The converse of the doctrine above stated is equally true. If the trial court found that the appellant was dealing with the surface water, it must also have found that he unnecessarily diverted its natural flow by digging the ditch and building the levee mentioned, and that by so doing he did the appellees an.irreparable injury. We cannot say that such finding of the trial court would be clearly against the preponderance of the evidence, for there was testimony to justify the court in finding that the appellant, instead of handling the surface waters as he was attempting to do, could, at much less expense, and with greater benefit to himself, and without any injury to the appellees, have cleaned out the channel of the branch which he had obstructed and allowed the water to flow through the same and in its natural course and outlet into Point Remove Creek. Furthermore, the court was justified in finding from the evidence that the appellant had gathered up the waters, which, through various small drains or tributaries, made their way into what counsel for appellant called the “left-hand prong of this surface water branch, ’ ’ and by digging the ditch and building the levee had cast these waters in a body into the prong, depression, swale, or slough, that ran into and upon the land of the appellees, where there was no sufficient natural outlet for them, and thereby had caused appellees’ land to overflow, and which overflows, in times of high water, would result in practically destroying several acres of valuable land.

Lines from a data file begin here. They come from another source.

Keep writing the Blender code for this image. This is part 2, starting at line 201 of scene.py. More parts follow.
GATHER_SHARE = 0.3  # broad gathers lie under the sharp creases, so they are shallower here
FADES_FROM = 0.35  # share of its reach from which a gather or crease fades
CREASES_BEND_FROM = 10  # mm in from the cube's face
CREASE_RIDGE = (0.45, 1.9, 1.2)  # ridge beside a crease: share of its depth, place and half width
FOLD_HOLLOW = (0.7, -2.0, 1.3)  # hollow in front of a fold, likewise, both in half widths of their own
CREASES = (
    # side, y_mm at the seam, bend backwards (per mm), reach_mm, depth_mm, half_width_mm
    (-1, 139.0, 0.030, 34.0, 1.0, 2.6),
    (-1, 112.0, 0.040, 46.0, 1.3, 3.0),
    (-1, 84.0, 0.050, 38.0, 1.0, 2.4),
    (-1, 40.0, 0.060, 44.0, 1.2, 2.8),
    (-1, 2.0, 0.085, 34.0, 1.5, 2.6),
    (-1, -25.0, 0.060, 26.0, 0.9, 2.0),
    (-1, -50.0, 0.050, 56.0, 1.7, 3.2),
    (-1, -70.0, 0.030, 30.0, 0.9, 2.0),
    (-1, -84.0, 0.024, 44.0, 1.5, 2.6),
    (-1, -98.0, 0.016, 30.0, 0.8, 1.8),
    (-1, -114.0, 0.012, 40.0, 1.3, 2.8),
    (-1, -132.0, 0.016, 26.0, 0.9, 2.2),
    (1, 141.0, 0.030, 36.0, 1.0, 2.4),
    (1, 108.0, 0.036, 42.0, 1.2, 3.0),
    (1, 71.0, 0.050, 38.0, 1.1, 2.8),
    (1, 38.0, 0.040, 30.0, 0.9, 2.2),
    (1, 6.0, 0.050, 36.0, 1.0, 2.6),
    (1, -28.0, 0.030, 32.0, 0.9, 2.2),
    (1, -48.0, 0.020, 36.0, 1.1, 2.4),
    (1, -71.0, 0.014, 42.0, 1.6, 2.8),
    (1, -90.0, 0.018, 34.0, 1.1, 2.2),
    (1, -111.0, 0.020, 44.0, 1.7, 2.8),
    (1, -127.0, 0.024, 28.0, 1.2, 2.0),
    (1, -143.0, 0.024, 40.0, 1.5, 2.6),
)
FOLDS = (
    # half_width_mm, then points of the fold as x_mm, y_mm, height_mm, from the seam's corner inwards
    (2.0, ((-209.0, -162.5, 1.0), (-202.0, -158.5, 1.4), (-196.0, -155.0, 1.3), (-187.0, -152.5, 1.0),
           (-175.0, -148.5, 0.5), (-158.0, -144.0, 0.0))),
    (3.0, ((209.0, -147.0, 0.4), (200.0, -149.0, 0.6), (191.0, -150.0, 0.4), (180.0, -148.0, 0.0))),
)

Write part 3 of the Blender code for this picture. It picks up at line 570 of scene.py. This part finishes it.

The facts, as the court might have found them, bring this phase of the case well within the doctrine of St. Louis, I. M. Ry Co. v. Magness, 93 Ark. 46-53, where we said: “Even if these waters had been nothing more than surface waters, appellant'could not gather them into its ditch and cast them in a body upon the lands of appellees. This was practically the effect of appellant’s ditch. For the evidence shows that when the waters of Thomas Creek were by this means added to the waters that usually passed through other lower natural and artificial drains, these drains were insufficient to carry them off, so they passed on over and overwhelmed appellees’ lands.”
Where a person, by a ditch or levee, or other means, asserts his right to continuously cast the surface waters in a body upon the lands of another, to the irreparable and permanent injury of the latter, the party causing such injury is guilty of a private nuisance. The party injured may, if he so elects, resort to a court of chancery for a'mandatory injunction to abate such nuisance and to have the offending party forever enjoined thereafter from causing and maintaining such nuisance. Wellborn v. Davis, 40 Ark. 83; Taylor v. Rudy, 99 Ark. 128; High on Injunctions, secs. 794 et seq.; Farnham on Water Courses, 582a.
We find no reversible error in the record, and the decree is therefore affirmed.